## Problem
Reproduce exactly the lines from the one containing "rock = eagle_rock()" through the one containing "zip(*points))), Vector(map(max, zip(*points)))", both included, and nothing else.

** Start Raw records **

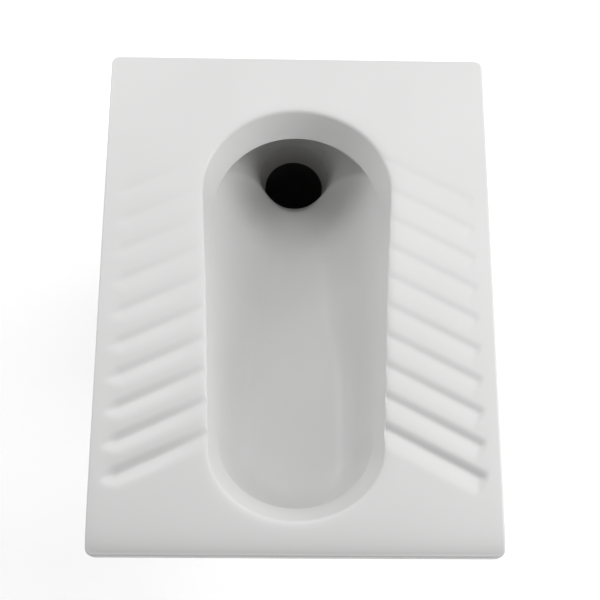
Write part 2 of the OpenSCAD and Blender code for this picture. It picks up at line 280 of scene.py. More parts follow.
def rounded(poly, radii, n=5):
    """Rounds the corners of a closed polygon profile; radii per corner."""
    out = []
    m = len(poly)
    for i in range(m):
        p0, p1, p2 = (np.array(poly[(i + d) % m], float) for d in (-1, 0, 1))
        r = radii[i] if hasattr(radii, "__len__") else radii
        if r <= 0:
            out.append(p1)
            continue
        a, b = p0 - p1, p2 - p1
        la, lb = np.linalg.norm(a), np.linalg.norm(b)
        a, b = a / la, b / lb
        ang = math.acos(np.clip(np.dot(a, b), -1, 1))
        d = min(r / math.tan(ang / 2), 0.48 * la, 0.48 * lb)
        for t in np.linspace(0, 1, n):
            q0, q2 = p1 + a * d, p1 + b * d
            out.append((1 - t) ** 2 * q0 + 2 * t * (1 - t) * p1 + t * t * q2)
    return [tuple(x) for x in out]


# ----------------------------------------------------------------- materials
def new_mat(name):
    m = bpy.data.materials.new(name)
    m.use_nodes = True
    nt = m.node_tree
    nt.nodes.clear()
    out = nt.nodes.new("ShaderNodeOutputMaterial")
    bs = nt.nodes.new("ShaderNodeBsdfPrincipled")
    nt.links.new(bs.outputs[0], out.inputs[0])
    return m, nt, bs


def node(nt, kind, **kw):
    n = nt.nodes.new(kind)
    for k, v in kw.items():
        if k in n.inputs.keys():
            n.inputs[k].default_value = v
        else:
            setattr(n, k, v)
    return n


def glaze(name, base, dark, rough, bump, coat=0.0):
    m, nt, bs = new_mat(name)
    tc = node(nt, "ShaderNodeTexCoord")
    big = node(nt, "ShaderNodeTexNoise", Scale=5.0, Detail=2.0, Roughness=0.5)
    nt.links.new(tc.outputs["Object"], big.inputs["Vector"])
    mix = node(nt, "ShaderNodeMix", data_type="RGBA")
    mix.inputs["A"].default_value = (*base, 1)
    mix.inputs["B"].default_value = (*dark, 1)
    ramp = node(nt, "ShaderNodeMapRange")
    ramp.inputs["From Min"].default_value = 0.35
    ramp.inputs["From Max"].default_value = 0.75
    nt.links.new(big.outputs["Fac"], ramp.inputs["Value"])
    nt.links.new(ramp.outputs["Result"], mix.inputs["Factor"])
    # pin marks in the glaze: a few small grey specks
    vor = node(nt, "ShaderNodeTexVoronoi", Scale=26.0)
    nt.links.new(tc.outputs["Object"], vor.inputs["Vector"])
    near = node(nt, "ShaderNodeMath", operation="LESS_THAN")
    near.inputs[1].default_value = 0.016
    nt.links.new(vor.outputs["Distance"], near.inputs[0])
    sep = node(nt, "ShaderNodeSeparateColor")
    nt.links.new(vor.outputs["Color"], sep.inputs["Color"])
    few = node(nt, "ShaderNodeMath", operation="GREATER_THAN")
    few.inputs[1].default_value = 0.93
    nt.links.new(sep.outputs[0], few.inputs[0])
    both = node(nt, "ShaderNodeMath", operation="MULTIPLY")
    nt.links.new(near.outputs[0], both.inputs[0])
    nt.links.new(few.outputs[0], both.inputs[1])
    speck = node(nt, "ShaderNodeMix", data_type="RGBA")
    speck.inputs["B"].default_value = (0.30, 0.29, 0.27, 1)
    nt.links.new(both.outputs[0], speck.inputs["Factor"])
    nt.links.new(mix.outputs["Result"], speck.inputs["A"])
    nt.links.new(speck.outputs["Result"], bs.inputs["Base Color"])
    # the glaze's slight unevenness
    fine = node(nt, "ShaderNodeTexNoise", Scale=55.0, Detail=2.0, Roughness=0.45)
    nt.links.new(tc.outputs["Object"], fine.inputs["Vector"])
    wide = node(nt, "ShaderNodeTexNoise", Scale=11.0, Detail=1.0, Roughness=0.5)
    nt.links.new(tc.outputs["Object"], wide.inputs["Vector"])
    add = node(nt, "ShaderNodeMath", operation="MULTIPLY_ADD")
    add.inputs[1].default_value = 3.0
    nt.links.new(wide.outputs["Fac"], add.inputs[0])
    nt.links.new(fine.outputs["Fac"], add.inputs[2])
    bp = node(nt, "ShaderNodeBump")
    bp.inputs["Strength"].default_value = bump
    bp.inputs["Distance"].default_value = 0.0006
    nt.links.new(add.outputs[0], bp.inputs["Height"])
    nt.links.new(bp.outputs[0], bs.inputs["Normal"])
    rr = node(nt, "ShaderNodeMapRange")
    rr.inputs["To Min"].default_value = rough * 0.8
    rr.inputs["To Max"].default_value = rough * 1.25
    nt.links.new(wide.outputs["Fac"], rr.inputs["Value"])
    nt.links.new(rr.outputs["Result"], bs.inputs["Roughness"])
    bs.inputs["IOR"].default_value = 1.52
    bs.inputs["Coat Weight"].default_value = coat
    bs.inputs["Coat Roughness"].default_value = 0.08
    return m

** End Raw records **
** Start Raw records **

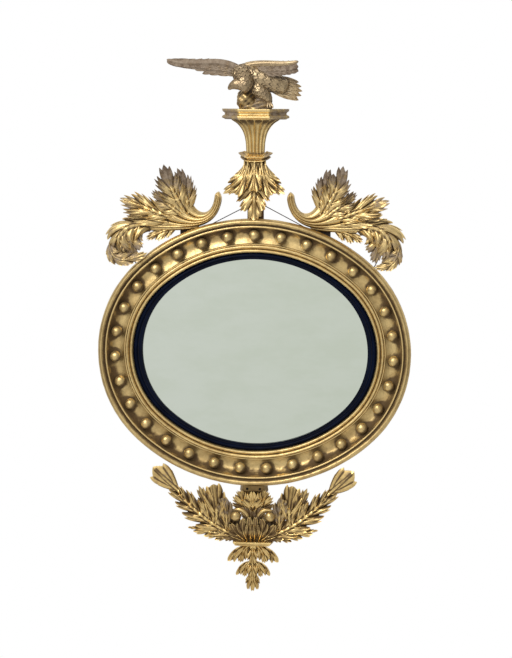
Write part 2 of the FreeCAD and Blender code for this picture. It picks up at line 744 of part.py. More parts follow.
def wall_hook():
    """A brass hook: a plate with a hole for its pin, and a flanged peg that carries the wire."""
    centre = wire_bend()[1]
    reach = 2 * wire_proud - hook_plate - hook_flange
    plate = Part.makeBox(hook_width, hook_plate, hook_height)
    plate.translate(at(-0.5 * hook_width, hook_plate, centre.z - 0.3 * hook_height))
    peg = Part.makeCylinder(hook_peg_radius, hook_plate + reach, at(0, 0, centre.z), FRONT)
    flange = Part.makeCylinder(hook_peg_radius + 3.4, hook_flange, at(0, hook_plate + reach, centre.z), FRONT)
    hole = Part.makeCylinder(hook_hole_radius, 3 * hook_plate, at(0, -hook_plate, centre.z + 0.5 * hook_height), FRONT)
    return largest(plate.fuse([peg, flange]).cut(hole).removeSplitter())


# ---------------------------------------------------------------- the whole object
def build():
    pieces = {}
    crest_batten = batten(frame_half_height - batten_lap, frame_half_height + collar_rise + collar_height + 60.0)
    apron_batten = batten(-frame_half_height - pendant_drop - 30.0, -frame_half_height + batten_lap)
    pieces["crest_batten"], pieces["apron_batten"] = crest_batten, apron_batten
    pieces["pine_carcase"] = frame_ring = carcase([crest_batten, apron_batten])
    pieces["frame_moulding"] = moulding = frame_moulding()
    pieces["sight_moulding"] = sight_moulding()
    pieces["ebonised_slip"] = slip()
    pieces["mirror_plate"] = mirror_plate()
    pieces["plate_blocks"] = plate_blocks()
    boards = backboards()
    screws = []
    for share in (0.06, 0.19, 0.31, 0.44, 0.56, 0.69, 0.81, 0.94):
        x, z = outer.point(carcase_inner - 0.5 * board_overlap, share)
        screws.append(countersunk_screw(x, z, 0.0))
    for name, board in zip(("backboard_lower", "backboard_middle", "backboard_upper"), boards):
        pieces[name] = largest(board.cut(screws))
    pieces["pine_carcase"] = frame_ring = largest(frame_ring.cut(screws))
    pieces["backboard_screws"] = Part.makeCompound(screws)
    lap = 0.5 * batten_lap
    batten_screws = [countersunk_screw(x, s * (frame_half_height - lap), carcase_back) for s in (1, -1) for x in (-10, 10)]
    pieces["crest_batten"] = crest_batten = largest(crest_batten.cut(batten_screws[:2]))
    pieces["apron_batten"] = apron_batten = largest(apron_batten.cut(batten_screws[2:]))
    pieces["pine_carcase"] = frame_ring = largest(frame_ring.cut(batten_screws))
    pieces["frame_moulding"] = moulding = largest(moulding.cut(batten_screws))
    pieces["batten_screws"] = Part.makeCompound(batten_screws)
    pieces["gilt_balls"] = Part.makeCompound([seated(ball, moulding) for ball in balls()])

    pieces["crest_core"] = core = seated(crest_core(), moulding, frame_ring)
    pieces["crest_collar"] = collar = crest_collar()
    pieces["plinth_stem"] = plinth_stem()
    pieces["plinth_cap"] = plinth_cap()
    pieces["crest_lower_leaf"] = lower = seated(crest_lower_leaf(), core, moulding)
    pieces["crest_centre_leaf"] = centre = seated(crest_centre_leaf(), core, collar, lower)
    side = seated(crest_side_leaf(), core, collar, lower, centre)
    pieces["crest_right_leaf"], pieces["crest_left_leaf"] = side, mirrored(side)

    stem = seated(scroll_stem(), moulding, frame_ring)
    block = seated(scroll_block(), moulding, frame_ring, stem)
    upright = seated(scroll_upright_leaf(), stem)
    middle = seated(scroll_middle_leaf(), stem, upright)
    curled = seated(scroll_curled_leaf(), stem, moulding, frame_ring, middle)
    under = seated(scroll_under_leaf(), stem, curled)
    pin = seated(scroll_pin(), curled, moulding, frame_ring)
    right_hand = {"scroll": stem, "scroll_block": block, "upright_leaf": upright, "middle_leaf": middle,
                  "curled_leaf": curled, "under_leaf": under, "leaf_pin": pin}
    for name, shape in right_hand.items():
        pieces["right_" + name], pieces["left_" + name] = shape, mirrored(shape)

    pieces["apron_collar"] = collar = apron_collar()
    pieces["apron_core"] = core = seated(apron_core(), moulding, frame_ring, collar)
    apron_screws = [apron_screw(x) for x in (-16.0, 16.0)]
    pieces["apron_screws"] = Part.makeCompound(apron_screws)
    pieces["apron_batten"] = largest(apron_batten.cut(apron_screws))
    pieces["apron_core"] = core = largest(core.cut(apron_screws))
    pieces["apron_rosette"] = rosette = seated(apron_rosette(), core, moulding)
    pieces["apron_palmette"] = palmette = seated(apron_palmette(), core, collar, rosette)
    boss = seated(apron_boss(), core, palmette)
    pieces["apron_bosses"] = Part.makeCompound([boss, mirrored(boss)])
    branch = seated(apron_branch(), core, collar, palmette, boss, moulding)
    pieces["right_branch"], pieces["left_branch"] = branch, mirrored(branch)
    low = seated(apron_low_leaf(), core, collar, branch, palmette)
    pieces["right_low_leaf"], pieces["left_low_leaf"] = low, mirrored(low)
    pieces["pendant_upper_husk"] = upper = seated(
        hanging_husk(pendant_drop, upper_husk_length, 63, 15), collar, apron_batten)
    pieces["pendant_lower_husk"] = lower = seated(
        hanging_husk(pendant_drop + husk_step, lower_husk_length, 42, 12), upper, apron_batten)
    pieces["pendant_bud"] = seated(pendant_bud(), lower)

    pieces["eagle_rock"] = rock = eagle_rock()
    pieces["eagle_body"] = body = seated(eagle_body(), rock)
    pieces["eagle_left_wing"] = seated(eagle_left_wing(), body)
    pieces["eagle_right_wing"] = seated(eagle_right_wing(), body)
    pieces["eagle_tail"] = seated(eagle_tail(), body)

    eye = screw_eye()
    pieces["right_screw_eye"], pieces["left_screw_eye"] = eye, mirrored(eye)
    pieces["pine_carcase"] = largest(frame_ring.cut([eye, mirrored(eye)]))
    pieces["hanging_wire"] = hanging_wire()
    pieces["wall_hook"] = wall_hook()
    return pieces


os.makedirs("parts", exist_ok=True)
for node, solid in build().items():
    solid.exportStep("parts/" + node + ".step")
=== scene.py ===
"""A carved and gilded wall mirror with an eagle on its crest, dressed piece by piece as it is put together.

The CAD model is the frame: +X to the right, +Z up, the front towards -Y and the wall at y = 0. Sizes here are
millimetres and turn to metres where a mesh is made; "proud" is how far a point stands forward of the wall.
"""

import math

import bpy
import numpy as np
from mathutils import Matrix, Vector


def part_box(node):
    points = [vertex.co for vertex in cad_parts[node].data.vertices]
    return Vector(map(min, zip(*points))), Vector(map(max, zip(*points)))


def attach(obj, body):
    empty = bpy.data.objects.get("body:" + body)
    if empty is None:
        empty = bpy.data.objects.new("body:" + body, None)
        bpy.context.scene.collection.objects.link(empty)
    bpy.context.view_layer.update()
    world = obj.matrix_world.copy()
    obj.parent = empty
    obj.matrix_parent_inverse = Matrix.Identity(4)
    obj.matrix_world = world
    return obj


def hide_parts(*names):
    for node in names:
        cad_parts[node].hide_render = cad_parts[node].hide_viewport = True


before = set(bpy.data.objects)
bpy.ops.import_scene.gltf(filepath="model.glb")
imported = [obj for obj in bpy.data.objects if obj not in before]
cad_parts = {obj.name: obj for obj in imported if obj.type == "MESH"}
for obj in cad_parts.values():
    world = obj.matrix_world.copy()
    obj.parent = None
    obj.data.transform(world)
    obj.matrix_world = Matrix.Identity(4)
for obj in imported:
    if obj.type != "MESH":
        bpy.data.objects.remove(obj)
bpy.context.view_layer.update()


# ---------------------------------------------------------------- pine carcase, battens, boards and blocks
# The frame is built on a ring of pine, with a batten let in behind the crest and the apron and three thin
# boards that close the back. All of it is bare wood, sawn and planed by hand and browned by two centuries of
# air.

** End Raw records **

## Solution to this task
    pieces["eagle_rock"] = rock = eagle_rock()
    pieces["eagle_body"] = body = seated(eagle_body(), rock)
    pieces["eagle_left_wing"] = seated(eagle_left_wing(), body)
    pieces["eagle_right_wing"] = seated(eagle_right_wing(), body)
    pieces["eagle_tail"] = seated(eagle_tail(), body)

    eye = screw_eye()
    pieces["right_screw_eye"], pieces["left_screw_eye"] = eye, mirrored(eye)
    pieces["pine_carcase"] = largest(frame_ring.cut([eye, mirrored(eye)]))
    pieces["hanging_wire"] = hanging_wire()
    pieces["wall_hook"] = wall_hook()
    return pieces


os.makedirs("parts", exist_ok=True)
for node, solid in build().items():
    solid.exportStep("parts/" + node + ".step")
=== scene.py ===
"""A carved and gilded wall mirror with an eagle on its crest, dressed piece by piece as it is put together.

The CAD model is the frame: +X to the right, +Z up, the front towards -Y and the wall at y = 0. Sizes here are
millimetres and turn to metres where a mesh is made; "proud" is how far a point stands forward of the wall.
"""

import math

import bpy
import numpy as np
from mathutils import Matrix, Vector


def part_box(node):
    points = [vertex.co for vertex in cad_parts[node].data.vertices]
    return Vector(map(min, zip(*points))), Vector(map(max, zip(*points)))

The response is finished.